OS/2 FAQ List: User's Edition (4 Apr 94)


Inf-HTML [About][Toc][Index] 0.9b (c) 1995 Peter Childs


(5.7) Measuring Performance and Memory Usage


How do I measure OS/2 performance and memory usage? 
OS/2 does not treat system resources like DOS.  Memory is treated as a 
virtual resource, used intelligently.  For example, OS/2 will retain 
unused, "dormant" code in memory if that memory is not otherwise required, 
on the assumption that that code may be used again.  Also, all but a small 
portion of OS/2 (and most applications, no matter how many are running) 
may be paged to disk should a large amount of physical memory be required. 
 Utilities which display "free" memory, then, are only useful for rough, 
relative measurements.  (Such utilities also often fail for another 
reason: many only report the largest contiguous block of free physical 
RAM.  And a few will never report more than 16 MB of RAM because they were 
designed for OS/2 1.x.) 
Similarly, utilities which purport to measure system load (e.g.
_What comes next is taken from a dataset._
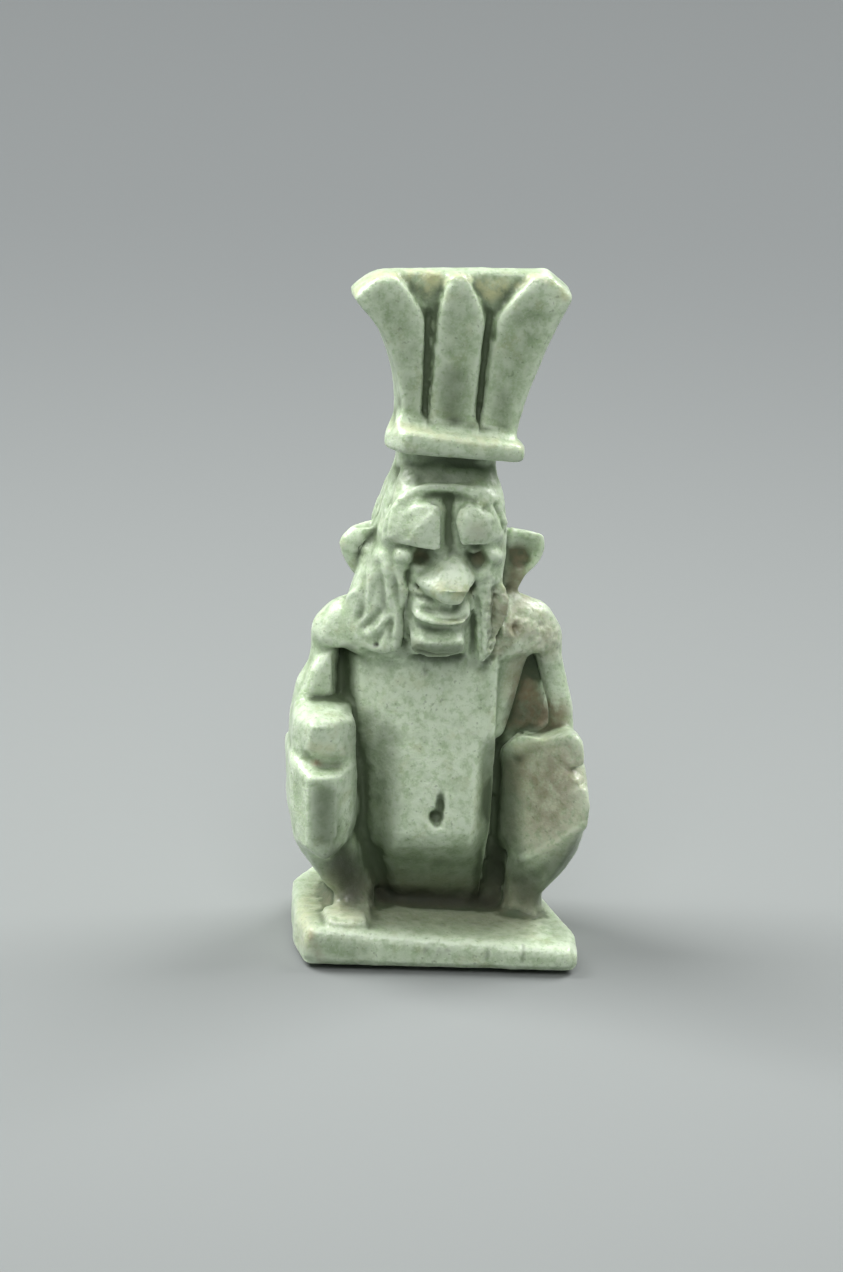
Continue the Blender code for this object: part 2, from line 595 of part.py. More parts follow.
def distance_to_line(points, line):
    """How far each (x, z) point is from a line of (x, z) points, and the share along it."""
    best = np.full(len(points), np.inf)
    share = np.zeros(len(points))
    count = len(line) - 1
    for i in range(count):
        start, step = np.array(line[i]), np.subtract(line[i + 1], line[i])
        along = np.clip((points - start) @ step / (step @ step), 0.0, 1.0)
        away = np.linalg.norm(points - start - along[:, None] * step, axis=1)
        closer = away < best
        best[closer] = away[closer]
        share[closer] = (i + along[closer]) / count
    return best, share


def carve(obj, strokes):
    """Presses strokes into what faces the front.
    Each is (line of (x, z), half width, depth, rearmost y it reaches)."""
    mesh = obj.data
    points = read_points(mesh)
    normals = np.empty(len(mesh.vertices) * 3, np.float32)
    mesh.vertex_normals.foreach_get("vector", normals)
    facing = np.clip(-normals.reshape(-1, 3)[:, 1] * 1.6, 0.0, 1.0)
    for line, half_width, depth, rearmost in strokes:
        metres = [(x * UNIT, z * UNIT + BASE_THICKNESS) for x, z in line]
        away, share = distance_to_line(points[:, [0, 2]], metres)
        fade = np.clip(1.0 - (away / (half_width * UNIT)) ** 2, 0.0, 1.0) ** 1.5
        ends = np.clip(np.minimum(share, 1.0 - share) * 8 + 0.35, 0.0, 1.0)
        in_front = points[:, 1] < rearmost * UNIT
        points[:, 1] += depth * UNIT * fade * ends * facing * in_front
    write_points(mesh, points)


STROKES = (
    # Navel: a slit that widens into a pit
    (((0.06, 4.35), (0.03, 3.75)), 0.16, 0.2, 0.0),
    (((0.0, 3.62), (-0.04, 3.5)), 0.24, 0.3, 0.0),
    # Furrow between the brows
    (((0.0, 15.2), (-0.05, 14.4), (0.0, 13.5)), 0.24, 0.3, 0.0),
    # Eye sockets beside the nose
    (((-1.1, 12.85), (-0.75, 13.15)), 0.42, 0.45, 0.0),
    (((1.05, 12.85), (0.78, 13.15)), 0.4, 0.45, 0.0),
    # Groove round the mouth
    (((-1.35, 12.7), (-1.42, 11.2), (-1.35, 9.7)), 0.2, 0.3, 0.0),
    (((0.86, 12.0), (0.88, 10.8), (0.98, 9.1)), 0.2, 0.35, 0.0),
    # Under the lip
    (((-0.98, 10.68), (-0.3, 10.5), (0.42, 10.62)), 0.14, 0.16, -1.2),
    # Hollows of the ears
    (((-2.75, 13.0), (-2.65, 12.2)), 0.3, 0.14, 1.5),
    (((2.6, 12.8), (2.6, 12.1)), 0.35, 0.16, 1.5),
    # Locks at -X, fanning outwards as they fall
    (((-1.85, 12.2), (-1.8, 11.2), (-1.95, 10.3), (-1.85, 9.7)), 0.13, 0.16, 0.0),
    (((-2.1, 11.9), (-2.2, 11.0), (-2.45, 10.3), (-2.35, 9.8)), 0.13, 0.16, 0.0),
    (((-2.4, 12.0), (-2.6, 11.2), (-2.95, 10.5)), 0.14, 0.16, 0.0),
    # Locks at +X, straight
    (((1.48, 12.0), (1.5, 10.8), (1.45, 9.4)), 0.13, 0.2, 0.0),
    (((1.74, 11.6), (1.72, 10.0)), 0.12, 0.14, 0.0),
    # Pit in the +X shoulder
    (((2.42, 9.98), (2.5, 9.9)), 0.3, 0.22, 1.0),
)


def stand_level(obj):
    """Brings the plate's underside to one plane at z = 0, under the middle of the object."""
    mesh = obj.data
    points = read_points(mesh)
    points[:, 2] = np.maximum(points[:, 2], 0.0)
    points[:, :2] -= (points[:, :2].min(axis=0) + points[:, :2].max(axis=0)) / 2
    write_points(mesh, points)


def glaze(obj):
    material = bpy.data.materials.new("faience")
    material.use_nodes = True
    surface = material.node_tree.nodes["Principled BSDF"]
    surface.inputs["Base Color"].default_value = COLOUR
    surface.inputs["Roughness"].default_value = ROUGHNESS
    surface.inputs["Metallic"].default_value = 0.0
    obj.data.materials.append(material)


def build():
    clear_scene()
    clay = Clay()
    figure = Figure(clay)
    add_base(clay)
    for add in (add_trunk, add_near_leg, add_far_leg, add_near_arm, add_far_arm, add_head, add_face, add_mane):
        add(figure)
    add_crown(clay)
    add_loop(clay)
    body = fuse(clay)
    parts = bpy.data.collections.new("bes_amulet")
    bpy.context.scene.collection.children.link(parts)
    parts.objects.link(body)
    realise(body)
    keep_outer_skin(body)
    carve(body, STROKES)
    stand_level(body)
    body.data.shade_smooth()
    glaze(body)
    thin = body.modifiers.new("Thin", "DECIMATE")
    thin.ratio = TRIANGLES / (2 * len(body.data.polygons))


build()
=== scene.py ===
# A small glazed amulet of Bes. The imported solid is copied, rounded and carved finer, then glazed.
# Places on the front are pixels of the 843 x 1272 photograph; places on the hidden sides are millimetres.

import math

import bmesh
import bpy
import numpy as np
from mathutils import Matrix, Vector


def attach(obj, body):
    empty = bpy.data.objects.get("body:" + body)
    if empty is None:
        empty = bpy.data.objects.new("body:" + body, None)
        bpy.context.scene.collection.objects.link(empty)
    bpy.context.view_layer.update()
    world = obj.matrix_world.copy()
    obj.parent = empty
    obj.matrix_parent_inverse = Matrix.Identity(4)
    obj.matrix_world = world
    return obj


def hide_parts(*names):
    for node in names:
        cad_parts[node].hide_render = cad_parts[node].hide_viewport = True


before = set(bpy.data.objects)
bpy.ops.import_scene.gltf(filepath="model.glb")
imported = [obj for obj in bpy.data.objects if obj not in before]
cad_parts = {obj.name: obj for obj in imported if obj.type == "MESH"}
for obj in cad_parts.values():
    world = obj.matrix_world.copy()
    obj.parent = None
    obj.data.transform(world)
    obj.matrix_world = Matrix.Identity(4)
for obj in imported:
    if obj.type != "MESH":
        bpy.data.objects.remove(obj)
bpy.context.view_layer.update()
mm = 0.001

shot = {
    "azimuth": -8.0,  # degrees, from the front towards the viewer's left
    "elevation": 19.0,
    "roll": 2.4,
    "aim": (-0.62, 0.0, 10.93),  # millimetres
    "distance": 280.0,
    "lens": 233.0,
    "film": 36.0,  # along the photograph's long side
    "wide": 843,
    "high": 1272,
}


# Camera

def cameraAxes():
    # Right, up and back of the camera, rolled about its line of sight
    turn, rise = math.radians(shot["azimuth"]), math.radians(shot["elevation"])
    back = Vector((math.sin(turn) * math.cos(rise), -math.cos(turn) * math.cos(rise), math.sin(rise)))
    right = Vector((0, 0, 1)).cross(back).normalized()
    level = Matrix((right, back.cross(right), back)).transposed()
    return Matrix.Rotation(math.radians(shot["roll"]), 3, back) @ level


def placeCamera():
    axes = cameraAxes()
    eye = Vector(shot["aim"]) * mm + axes.col[2] * shot["distance"] * mm
    lens = bpy.data.cameras.new("camera")
    lens.lens = shot["lens"]
    lens.sensor_width = shot["film"]
    lens.clip_start = 10 * mm
    lens.clip_end = 10.0
    camera = bpy.data.objects.new("camera", lens)
    camera.matrix_world = Matrix.Translation(eye) @ axes.to_4x4()
    bpy.context.scene.collection.objects.link(camera)
    bpy.context.scene.camera = camera


def onPhoto(points):
    # Where points in metres fall on the photograph, in pixels, and how far they lie from the camera
    axes = np.array(cameraAxes())
    eye = np.array(shot["aim"]) * mm + axes[:, 2] * shot["distance"] * mm
    seen = (points - eye) @ axes
    depth = -seen[:, 2]
    scale = shot["lens"] / shot["film"] * shot["high"] / depth
    across = shot["wide"] / 2 + seen[:, 0] * scale
    down = shot["high"] / 2 - seen[:, 1] * scale
    return np.stack([across, down], axis=1), depth


# Whole-array helpers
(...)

Pulse) 
should not be relied upon for definitive performance measurement. 
 Subjective assessments are often much more reliable.  Pulse (and similar 
utilities) rely on a measurement of processor time allocated to a thread 
running at OS/2's lowest priority.  This method is sometimes subject to 
erroneous results. 
That said, more rigorous system performance optimization and monitoring 
tools include System Performance Monitor/2 (IBM Program No. 5871-3415), 
BenchTech (Synetik, phone 303-241-1718), OR/SysMon (International OS/2 
User Group, phone 44-285-641175 or FAX 44-285-640181), CPU Monitor (Bon 
Ami), and Performance 2.1 (Clear & Simple, phone 203-658-1204). 
Note that OS/2's swap file is designed to behave with hysteresis.  It will 
not shrink in size as easily as it grows, under the assumption that swap 
space needed once may be needed again.  It should shrink given enough time 
and continued, less intense system loads.